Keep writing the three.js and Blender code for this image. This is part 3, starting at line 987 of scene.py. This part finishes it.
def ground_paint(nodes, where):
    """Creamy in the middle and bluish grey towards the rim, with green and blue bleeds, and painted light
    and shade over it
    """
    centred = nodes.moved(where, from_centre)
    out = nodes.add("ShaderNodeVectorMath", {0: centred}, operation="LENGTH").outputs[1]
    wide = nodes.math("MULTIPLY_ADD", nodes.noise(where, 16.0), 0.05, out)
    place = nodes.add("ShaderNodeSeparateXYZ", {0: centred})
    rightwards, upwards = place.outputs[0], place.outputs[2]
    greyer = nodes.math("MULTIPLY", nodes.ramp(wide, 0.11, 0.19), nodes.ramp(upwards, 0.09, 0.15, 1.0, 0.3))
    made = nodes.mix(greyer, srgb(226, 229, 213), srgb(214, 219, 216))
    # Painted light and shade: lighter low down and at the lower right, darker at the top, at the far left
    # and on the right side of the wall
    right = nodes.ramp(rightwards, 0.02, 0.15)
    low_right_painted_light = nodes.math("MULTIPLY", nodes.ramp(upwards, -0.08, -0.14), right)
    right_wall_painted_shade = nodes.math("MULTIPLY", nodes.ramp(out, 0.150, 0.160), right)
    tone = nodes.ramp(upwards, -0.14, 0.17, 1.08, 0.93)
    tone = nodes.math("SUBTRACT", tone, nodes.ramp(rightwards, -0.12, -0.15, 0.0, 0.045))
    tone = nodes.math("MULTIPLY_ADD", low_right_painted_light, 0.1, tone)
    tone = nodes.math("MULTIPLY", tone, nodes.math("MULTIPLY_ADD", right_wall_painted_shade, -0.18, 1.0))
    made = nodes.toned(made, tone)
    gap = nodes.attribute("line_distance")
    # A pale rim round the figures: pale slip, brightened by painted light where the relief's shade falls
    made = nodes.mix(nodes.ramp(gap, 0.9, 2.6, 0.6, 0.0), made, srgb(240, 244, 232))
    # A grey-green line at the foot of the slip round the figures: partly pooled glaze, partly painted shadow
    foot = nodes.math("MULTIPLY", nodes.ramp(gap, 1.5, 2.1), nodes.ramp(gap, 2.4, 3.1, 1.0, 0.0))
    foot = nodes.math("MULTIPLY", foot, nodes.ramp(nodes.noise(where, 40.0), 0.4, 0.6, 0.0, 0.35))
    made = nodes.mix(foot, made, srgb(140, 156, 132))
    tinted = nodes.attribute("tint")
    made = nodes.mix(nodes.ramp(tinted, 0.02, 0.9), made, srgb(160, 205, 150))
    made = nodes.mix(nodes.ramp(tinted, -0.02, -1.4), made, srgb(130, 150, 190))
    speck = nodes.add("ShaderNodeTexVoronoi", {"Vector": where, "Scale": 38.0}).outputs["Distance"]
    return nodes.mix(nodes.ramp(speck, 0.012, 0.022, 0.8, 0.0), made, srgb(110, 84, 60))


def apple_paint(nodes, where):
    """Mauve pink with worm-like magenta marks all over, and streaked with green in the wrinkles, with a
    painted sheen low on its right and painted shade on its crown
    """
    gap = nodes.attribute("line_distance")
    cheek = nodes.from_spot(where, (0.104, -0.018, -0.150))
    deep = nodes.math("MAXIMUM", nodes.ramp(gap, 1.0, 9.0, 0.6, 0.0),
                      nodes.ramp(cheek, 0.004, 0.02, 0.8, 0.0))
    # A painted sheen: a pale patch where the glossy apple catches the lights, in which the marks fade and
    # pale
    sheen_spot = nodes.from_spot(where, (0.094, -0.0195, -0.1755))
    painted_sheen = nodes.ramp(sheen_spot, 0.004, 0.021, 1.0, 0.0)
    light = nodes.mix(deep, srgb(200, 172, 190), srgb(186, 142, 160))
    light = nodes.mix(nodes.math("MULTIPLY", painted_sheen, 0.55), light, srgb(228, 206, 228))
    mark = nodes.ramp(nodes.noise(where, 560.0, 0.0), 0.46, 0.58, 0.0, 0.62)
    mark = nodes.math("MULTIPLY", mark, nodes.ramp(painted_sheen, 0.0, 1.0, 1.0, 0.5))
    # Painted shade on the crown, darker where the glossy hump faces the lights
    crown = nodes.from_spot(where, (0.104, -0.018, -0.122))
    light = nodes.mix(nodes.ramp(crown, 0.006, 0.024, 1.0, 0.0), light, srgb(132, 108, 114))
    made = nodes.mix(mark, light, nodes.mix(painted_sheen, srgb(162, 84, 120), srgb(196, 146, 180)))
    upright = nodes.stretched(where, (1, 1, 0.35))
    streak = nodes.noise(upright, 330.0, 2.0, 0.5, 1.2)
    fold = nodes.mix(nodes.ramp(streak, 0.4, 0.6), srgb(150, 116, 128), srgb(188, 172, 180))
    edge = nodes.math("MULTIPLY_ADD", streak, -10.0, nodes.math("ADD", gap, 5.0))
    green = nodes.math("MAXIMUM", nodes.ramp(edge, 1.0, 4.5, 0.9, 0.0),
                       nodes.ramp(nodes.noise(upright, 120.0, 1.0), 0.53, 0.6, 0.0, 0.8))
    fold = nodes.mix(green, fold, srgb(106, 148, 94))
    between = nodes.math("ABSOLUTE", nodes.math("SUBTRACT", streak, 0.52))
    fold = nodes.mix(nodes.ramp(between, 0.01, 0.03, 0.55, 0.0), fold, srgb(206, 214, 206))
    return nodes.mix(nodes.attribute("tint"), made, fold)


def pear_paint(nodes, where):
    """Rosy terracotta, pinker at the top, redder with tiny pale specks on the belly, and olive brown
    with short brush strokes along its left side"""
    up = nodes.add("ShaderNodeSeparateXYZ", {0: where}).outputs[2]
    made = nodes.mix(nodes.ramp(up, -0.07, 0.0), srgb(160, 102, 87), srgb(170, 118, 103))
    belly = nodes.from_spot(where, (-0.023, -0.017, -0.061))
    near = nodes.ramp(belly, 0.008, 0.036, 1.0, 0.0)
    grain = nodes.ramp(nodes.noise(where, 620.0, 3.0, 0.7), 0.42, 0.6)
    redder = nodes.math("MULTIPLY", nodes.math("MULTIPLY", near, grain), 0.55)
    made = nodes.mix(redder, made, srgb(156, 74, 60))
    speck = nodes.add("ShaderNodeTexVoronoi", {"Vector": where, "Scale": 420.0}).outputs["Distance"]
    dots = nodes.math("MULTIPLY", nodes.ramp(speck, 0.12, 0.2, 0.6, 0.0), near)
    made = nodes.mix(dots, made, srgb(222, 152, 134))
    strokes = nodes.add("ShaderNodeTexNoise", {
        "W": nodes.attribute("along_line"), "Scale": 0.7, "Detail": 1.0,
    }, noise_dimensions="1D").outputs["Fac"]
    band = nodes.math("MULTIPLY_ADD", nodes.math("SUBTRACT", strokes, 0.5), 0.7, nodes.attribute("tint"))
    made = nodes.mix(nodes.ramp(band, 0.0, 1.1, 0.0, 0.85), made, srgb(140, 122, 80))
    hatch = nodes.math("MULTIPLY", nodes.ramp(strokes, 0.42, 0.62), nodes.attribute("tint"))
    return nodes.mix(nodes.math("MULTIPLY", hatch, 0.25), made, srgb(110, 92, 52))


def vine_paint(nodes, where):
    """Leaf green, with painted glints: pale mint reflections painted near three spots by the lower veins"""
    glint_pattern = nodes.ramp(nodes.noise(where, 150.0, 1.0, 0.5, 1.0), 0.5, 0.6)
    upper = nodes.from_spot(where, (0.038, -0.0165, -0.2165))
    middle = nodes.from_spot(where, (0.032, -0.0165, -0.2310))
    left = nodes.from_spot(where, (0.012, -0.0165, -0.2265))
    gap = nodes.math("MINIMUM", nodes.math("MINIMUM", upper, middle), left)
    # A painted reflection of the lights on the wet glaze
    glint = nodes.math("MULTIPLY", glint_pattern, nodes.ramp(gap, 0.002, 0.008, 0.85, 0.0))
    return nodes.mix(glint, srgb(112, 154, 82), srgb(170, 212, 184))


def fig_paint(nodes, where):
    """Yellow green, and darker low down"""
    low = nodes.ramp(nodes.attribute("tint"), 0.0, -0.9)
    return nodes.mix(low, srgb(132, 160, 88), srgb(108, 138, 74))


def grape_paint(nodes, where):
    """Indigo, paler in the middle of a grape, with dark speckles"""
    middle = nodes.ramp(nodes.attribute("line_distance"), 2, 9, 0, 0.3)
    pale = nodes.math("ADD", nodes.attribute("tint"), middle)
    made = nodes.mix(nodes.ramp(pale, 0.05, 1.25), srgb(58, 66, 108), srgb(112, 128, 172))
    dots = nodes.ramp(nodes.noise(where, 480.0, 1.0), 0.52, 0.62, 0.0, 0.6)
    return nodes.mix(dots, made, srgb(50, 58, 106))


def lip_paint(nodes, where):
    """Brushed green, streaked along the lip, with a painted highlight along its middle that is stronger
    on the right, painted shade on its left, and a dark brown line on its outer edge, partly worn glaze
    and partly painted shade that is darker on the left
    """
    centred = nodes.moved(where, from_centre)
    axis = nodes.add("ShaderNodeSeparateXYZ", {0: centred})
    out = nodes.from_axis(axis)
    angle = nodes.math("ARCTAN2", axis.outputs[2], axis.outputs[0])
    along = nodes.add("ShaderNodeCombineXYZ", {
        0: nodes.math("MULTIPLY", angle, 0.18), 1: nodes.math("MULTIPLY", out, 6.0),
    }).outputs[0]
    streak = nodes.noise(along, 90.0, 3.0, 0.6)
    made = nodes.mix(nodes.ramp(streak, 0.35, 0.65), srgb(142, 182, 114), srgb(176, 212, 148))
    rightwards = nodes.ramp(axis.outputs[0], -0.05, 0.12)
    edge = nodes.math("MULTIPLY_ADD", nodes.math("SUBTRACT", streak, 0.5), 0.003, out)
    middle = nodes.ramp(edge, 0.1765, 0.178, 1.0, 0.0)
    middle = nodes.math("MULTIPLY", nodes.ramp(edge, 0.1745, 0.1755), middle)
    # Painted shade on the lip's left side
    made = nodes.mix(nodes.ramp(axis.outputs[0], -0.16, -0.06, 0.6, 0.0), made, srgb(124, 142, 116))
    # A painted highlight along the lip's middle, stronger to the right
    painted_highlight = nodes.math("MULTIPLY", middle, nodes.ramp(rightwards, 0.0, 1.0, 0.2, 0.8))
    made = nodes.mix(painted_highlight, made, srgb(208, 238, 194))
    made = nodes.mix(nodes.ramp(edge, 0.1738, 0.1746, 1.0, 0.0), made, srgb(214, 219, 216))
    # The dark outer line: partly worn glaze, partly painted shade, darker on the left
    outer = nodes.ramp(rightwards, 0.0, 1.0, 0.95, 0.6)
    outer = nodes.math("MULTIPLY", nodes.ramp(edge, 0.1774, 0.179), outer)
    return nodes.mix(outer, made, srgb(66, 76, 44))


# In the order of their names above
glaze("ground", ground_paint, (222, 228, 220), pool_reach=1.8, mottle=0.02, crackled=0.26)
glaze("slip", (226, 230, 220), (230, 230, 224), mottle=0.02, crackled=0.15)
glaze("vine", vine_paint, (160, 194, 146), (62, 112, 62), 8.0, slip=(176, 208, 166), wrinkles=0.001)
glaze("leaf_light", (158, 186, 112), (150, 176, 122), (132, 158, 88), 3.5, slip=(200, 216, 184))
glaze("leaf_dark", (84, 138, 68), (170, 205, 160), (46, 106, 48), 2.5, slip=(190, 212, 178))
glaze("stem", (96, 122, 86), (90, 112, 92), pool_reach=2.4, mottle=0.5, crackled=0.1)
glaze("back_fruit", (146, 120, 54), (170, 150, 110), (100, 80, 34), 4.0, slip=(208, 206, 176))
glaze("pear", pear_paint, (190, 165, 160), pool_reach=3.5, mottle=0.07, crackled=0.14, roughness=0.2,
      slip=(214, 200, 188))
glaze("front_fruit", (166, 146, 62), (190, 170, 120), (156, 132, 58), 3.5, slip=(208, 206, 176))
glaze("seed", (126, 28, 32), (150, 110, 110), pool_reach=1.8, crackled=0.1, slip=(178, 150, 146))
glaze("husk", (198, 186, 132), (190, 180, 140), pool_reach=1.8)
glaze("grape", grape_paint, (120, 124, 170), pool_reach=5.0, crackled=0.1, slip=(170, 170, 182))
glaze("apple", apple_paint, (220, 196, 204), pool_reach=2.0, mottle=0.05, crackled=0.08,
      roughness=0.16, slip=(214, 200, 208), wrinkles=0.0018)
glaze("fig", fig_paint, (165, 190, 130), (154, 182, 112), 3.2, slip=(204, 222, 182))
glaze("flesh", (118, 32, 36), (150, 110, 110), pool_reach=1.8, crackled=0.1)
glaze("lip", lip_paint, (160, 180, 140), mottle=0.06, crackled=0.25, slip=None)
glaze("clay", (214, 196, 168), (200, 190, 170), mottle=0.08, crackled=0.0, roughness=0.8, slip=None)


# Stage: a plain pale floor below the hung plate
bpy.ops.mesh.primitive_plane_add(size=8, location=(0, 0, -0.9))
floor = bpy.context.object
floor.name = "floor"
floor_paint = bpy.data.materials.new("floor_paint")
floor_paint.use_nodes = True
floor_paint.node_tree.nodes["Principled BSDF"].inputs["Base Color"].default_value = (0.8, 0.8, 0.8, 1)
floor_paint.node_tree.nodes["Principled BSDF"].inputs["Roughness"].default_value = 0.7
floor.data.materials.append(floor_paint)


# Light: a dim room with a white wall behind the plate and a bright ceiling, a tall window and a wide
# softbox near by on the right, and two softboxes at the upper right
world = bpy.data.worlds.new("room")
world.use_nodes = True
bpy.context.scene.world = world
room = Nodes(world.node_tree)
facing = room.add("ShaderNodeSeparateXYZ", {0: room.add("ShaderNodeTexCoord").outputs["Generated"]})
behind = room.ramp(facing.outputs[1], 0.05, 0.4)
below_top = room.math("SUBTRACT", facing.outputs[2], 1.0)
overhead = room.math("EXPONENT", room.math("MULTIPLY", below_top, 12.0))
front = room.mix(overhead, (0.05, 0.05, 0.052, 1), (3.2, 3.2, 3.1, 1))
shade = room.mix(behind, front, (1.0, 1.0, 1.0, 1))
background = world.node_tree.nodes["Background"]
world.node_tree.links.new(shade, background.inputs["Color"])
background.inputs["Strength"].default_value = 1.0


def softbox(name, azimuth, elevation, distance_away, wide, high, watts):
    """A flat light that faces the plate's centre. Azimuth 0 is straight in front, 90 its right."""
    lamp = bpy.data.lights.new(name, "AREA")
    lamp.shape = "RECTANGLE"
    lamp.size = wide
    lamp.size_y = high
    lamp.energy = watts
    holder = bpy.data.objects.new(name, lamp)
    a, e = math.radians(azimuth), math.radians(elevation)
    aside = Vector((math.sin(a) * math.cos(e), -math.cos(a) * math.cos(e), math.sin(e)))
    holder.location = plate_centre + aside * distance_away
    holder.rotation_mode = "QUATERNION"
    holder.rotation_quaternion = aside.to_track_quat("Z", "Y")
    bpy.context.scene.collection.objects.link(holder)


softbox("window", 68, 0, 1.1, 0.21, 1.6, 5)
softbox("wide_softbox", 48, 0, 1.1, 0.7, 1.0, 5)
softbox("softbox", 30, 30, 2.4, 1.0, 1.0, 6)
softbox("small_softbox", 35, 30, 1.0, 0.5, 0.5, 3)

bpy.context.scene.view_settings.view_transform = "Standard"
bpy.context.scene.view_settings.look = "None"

+++++

* JOB *
Nothing but a number is needed here: how many lines hold the string "scene"?

* ANSWER TO THIS EXERCISE *
5